Though Torres-Tama explicitly invokes the Fugitive Slave Act, other historical continuities exist that inform a present-day viewing of the film: When immigrant activists refer to immigrant detention centers as “concentration camps,” they are not referring to the Nazi death camps, but to the camps that existed in the 40 years before World War II, during the Spanish-American and Boer Wars, as well as throughout recent history in the former Soviet Union, Bosnia and Cambodia. And let’s not forget how the historical delousing with DDT of migrants at the border evokes conceptions of immigrants today as “dirty,” or how ICE’s increasing use of solitary confinement for minor offenses, such as hiding a banana under a mattress or insulting a prison guard, mirrors the indiscriminate use of this veritable form of torture at Guantanamo. As struggle is copied and pasted throughout time, a nonlinear narrative becomes not only a creative decision, but the most intuitive one as well.

“History repeats itself” seems like an adage that should apply here, but by itself it’s too passive a phrase to associate with the film. Rather, Torres-Tama politicizes it, turning it into a call to action that reaches into the future. By teaching his sons about “alternative” histories, he equips them to be critical of the typical, to become what he calls “people of conscience.” At one point in the documentary, he takes his sons on an outing to New Orleans’ Jackson Square, where he tells them about Andrew Jackson’s contentious history as a slave owner and ethnic cleanser and informs them that the historic square was once the site of public slave executions.
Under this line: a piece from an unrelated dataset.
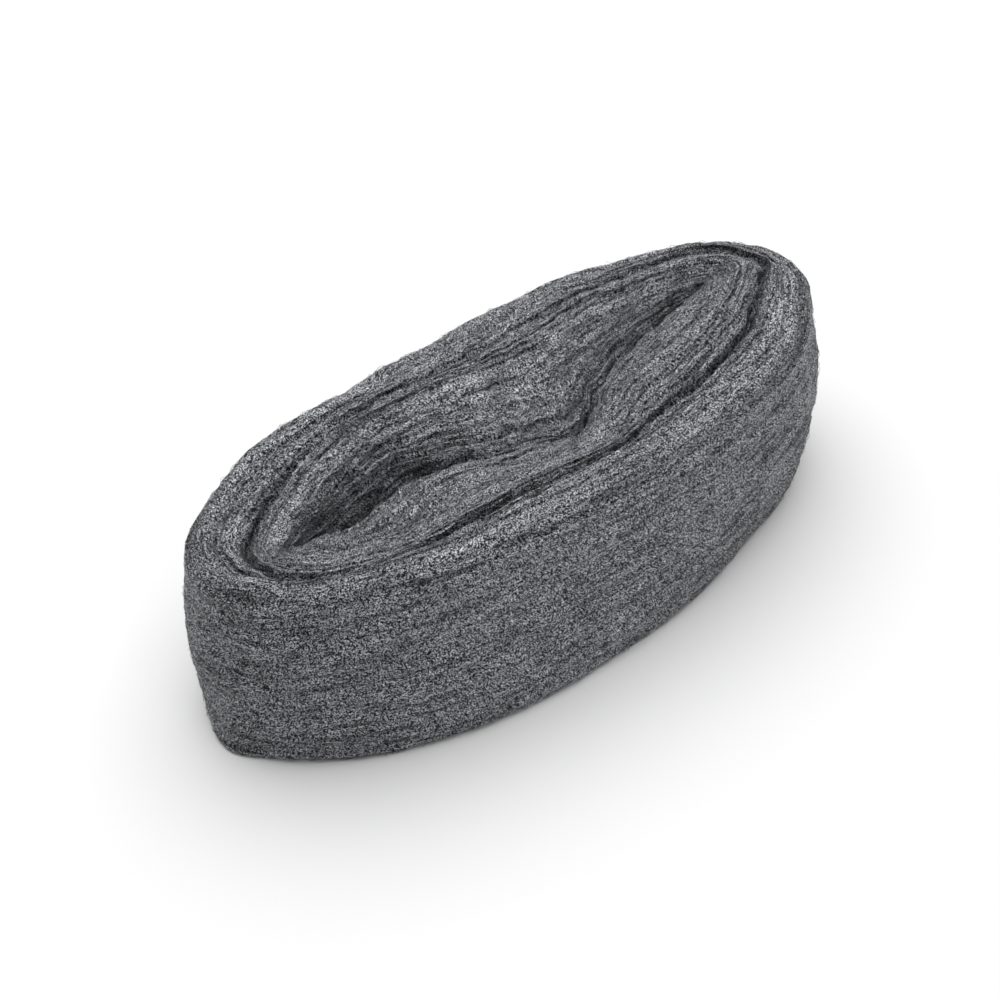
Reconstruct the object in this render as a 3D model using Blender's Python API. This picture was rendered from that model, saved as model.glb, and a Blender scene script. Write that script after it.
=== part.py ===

His hypothetical “Taco Truck Resistance Network,” which reappropriates Marco Gutierrez’s infamous remark that Mexican immigration would generate “taco trucks on every corner,” finds inspiration in the Rebel Alliance of “Star Wars.” Identifying himself as Obi “Juan” Kenobi, Torres-Tama urges the viewer to be atrevido, or daring, through resistance. 

But where “This Taco Truck Kills Fascists” finds its niche is in addressing the question, “How do you tell the story of another person’s pain with respect and integrity?” It’s both an ethical and personal inquiry, and it’s one that Dorfman makes no attempt to answer. Rather, the film depicts a man who grapples with the question for a living, and in doing so it tells us the possibilities that arise when we ourselves engage it. 

As a Latinx immigrant artist, Jose Torres-Tama describes what he sees as a “responsibility to speak the people’s pain.” He views his art as tied up with a larger lucha de la gente — a people’s struggle — and disdains the “gringos who do experimental theater about nothing.” His Taco Truck Theater is equal parts outraged, vivacious and unapologetic in a way that captures this philosophy, as its actors’ chanting, yelling and singing arrive wrapped up in drum beats and loud cries of affirmation. The other actors involved in the project are asked to draw on their “personal truth,” one of whom speaks to the power of her pain being witnessed –– and nearly understood, for a moment –– by the audience.

“There’s a lot of lessons in this film about how one deals with pain and with witnessing,” Dorfman noted after the documentary screening. “You are witnessing other people’s pain, but you are also witnessing someone else witnessing it for you and processing it, so it gives you a slight critical distance that allows you to not be overwhelmed.”

Torres-Tama’s immense emotionality is, in its own way, a means of paying respect to the migrant stories he carries with him and performs for his audiences. In one particularly effective part of the film, Dorfman cuts between an interview with Raul, a migrant who recounts a time when he was “11 seconds from death” at the hands of a pollero, or human smuggler, and Torres-Tama’s impassioned performance of that story. By visualizing and vocalizing stories such as these through intense, raucous reenactments, Torres-Tama approximates Raul’s and others’ pain in a way that allows a glimpse of comprehension. This is where the Taco Truck Theater realizes its potential, in manifesting the power of witnessing and being witnessed.